Exercise goal: Stop after the line with "# table; the": repeat exactly every line before it, beginning with the first, and that line itself.

## BEGIN Information shown

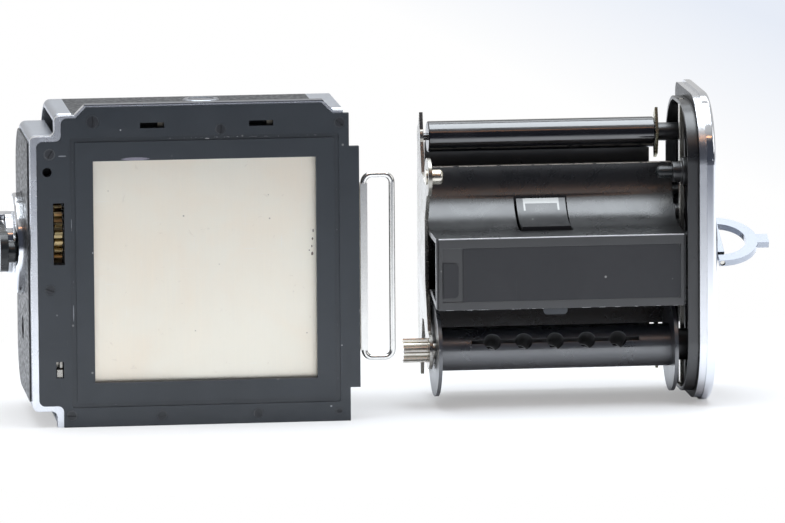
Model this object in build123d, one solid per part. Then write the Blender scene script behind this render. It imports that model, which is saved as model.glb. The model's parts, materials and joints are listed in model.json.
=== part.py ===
from build123d import *
from math import acos, atan2, cos, degrees, hypot, pi, radians, sin, sqrt, tan
import os

# Roll film magazine: a housing with a dark slide, and its film insert drawn out to the right and rolled
# half a turn. X runs from the crank side to the insert, Y away from the camera face, Z up.
# Lengths are millimetres. While modelling, x = 0 is the gate's middle, y = 0 the camera face and z = 0 the
# table; the last lines move everything to stand on the middle of its footprint.

# Housing, driving sizes
GATE = 60.0
BODY_H = 84.6
GATE_Z = BODY_H / 2 - 0.4
BODY_BACK = 51.0
BODY_RIGHT = 37.4
BODY_LEFT = 40.2
CASE_LEFT = 46.8
CASE_LOW = 4.4
CASE_HIGH = BODY_H - 5.8
CASE_BACK = 48.0
CASE_CORNER = 14.0
CASE_EDGE = 1.6
CASTING_WIDTH = 4.7
REAR_CORNER = 18.0
FRONT_CORNER = 0.8
SKIN = 0.5
WALL = 1.6
BAND_WIDTH = 6.6

# Front plate
PLATE_T = 1.6
PLATE_LEFT = 45.0
PLATE_SHOULDER_X = 38.4
PLATE_RIGHT = 38.9
PLATE_TAB = 2.7
TAB_LOW = 9.1
TAB_HIGH = BODY_H - 10.1
STEP_LOW = 5.9
STEP_HIGH = BODY_H - 7.3
SHOULDER_Z = BODY_H - 1.1
CREST_RISE = 2.9
CREST_HALF = 31.6
STEP_FILLET = 1.6
GROOVE_HALF_W = 35.5
GROOVE_LOW = 6.0
GROOVE_HIGH = BODY_H - 6.9
GROOVE_W = 1.4
GROOVE_D = 0.4
HOOK_SLOT_X = (-14.0, 15.3)
HOOK_SLOT_L = 6.5
HOOK_SLOT_H = 1.5
HOOK_SLOT_Z = BODY_H - 3.3
GEAR_SLOT_X = -39.3
GEAR_SLOT_W = 3.0
GEAR_SLOT_LOW = BODY_H - 40.5
GEAR_SLOT_HIGH = BODY_H - 23.8
PEEP_SLOT_X = -39.4
PEEP_SLOT_W = 2.0
PEEP_SLOT_LOW = 13.5
PEEP_SLOT_HIGH = 17.9
LOCATING_HOLE = (-42.3, BODY_H - 15.4)
LOCATING_R = 1.25
SCREWS = (
    (-30.0, BODY_H - 2.1, 1.8, 90),
    (4.4, BODY_H - 4.7, 1.5, 90),
    (36.4, BODY_H - 3.6, 1.5, 40),
    (-41.6, BODY_H - 10.6, 1.55, 120),
    (-41.8, BODY_H - 47.2, 1.5, 20),
    (-36.4, 3.2, 1.5, 0),
    (-12.1, 2.7, 1.4, 0),
    (13.9, 2.7, 1.4, 60),
    (35.8, 2.7, 1.0, 0),
)
SCREW_HEAD_D = 1.0
SCREW_SLOT_W = 0.45
SCREW_SLOT_D = 0.3
SCREW_SUNK = 0.05
SCREW_FIT = 0.02
GROOVE_CORNER = 0.8

# Frame behind the front plate, with the dark slide's channel
RIM_FRONT = 0.4
RIM_TOP = 0.8
RIM_LEFT = 1.8
RIM_STEP = 1.5
CHANNEL_DEPTH = 1.6
SLIDE_T = 0.4
SLIDE_H = 67.0
SLIDE_TIP = 33.0
SLIDE_REACH = PLATE_RIGHT + PLATE_TAB + 0.4
CHANNEL_GAP = 0.4
SEAL_W = 2.6
SEAL_GAP = 0.15
WIRE_R = 0.8
BAIL_HALF_H = 24.85
BAIL_Z = 41.55
BAIL_OUT = 9.4
BAIL_CORNER = 2.2
HEM_W = 1.9
HEM_D = 2.1
HEM_FIT = 0.02
GATE_RAIL_W = 3.0
GATE_RAIL_D = 1.6

# How far a cut runs past the faces that it opens
BEYOND = 9.0

# Running clearances
FIT = 0.05
GAP = 0.3

# Release button and catch
BUTTON_R = 4.9
BUTTON_T = 1.5
BUTTON_Y = 9.0
BUTTON_TRAVEL = 3.5
STEM_R = 2.0
BASE_T = 0.8
BASE_L = 18.0
BASE_W = 11.4
BASE_SPLAY = 2.5
BASE_CORNER = 2.2
BUTTON_EDGE = 0.35
BUTTON_RING = 1.4
BUTTON_DISH = 0.25
CATCH_HALF_L = 24.0
CATCH_H = 2.4
CATCH_T = 0.9
CATCH_ARM_W = 6.0
CATCH_ARM_T = 1.0

# Crank, gears and counter
CRANK_Y = 27.0
CRANK_Z = BODY_H - 38.0
SHAFT_R = 2.5
CRANK_BASE_R = 13.6
CRANK_BASE_T = 3.0
HUB_R = 8.6
HUB_T = 1.9
HUB_NOTCH = 2.6
EAR_T = 1.6
EAR_HALF_L = 2.0
EAR_ROOT = 3.0
LEVER_T = 2.2
LEVER_W = 11.0
LEVER_REACH = 28.1
LEVER_HINGE = 7.5
LEVER_PIN_R = 0.8
GRIP_R = 3.0
GRIP_T = HUB_T + GAP
GRIP_INSET = 0.8
CRANK_EDGE = 0.9
PARTITION_T = 1.2
DRIVE_Y = 11.6
DRIVE_Z = BODY_H - 32.1
DRIVE_W = 2.2
DRIVE_TEETH = 26
TIMING_TEETH = 17
WIND_TEETH = 98
PINION_TEETH = 14
WIND_W = 1.0
GEAR_STEP = 0.4
DRIVE_AXLE_R = 1.5
DRIVE_HUB_R = 2.6
PINION_ROOM_R = 4.2
DIAL_Y = 27.0
DIAL_Z = 20.0
DIAL_R = 7.0
DIAL_T = 1.2
WINDOW_R = 2.2
WINDOW_T = 1.1
COUNTER_AXLE_R = 1.0
COUNTER_AXLE_END = 0.6
SIDE_SKIN_INSET = 2.0
SIDE_SKIN_GAP = 0.2
WINDOW_MARGIN = 1.0
RESET_CLEAR = 0.2
RESET_FRONT = (1.5, 0.9)
RESET_SPREAD = 1.5
RESET_T = 1.0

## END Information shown

Worked answer:
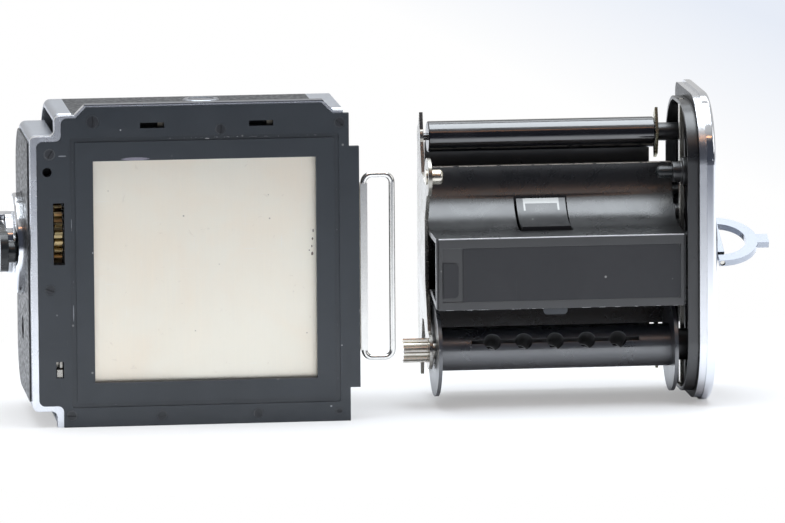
Model this object in build123d, one solid per part. Then write the Blender scene script behind this render. It imports that model, which is saved as model.glb. The model's parts, materials and joints are listed in model.json.
=== part.py ===
from build123d import *
from math import acos, atan2, cos, degrees, hypot, pi, radians, sin, sqrt, tan
import os

# Roll film magazine: a housing with a dark slide, and its film insert drawn out to the right and rolled
# half a turn. X runs from the crank side to the insert, Y away from the camera face, Z up.
# Lengths are millimetres. While modelling, x = 0 is the gate's middle, y = 0 the camera face and z = 0 the
# table; the last lines move everything to stand on the middle of its footprint.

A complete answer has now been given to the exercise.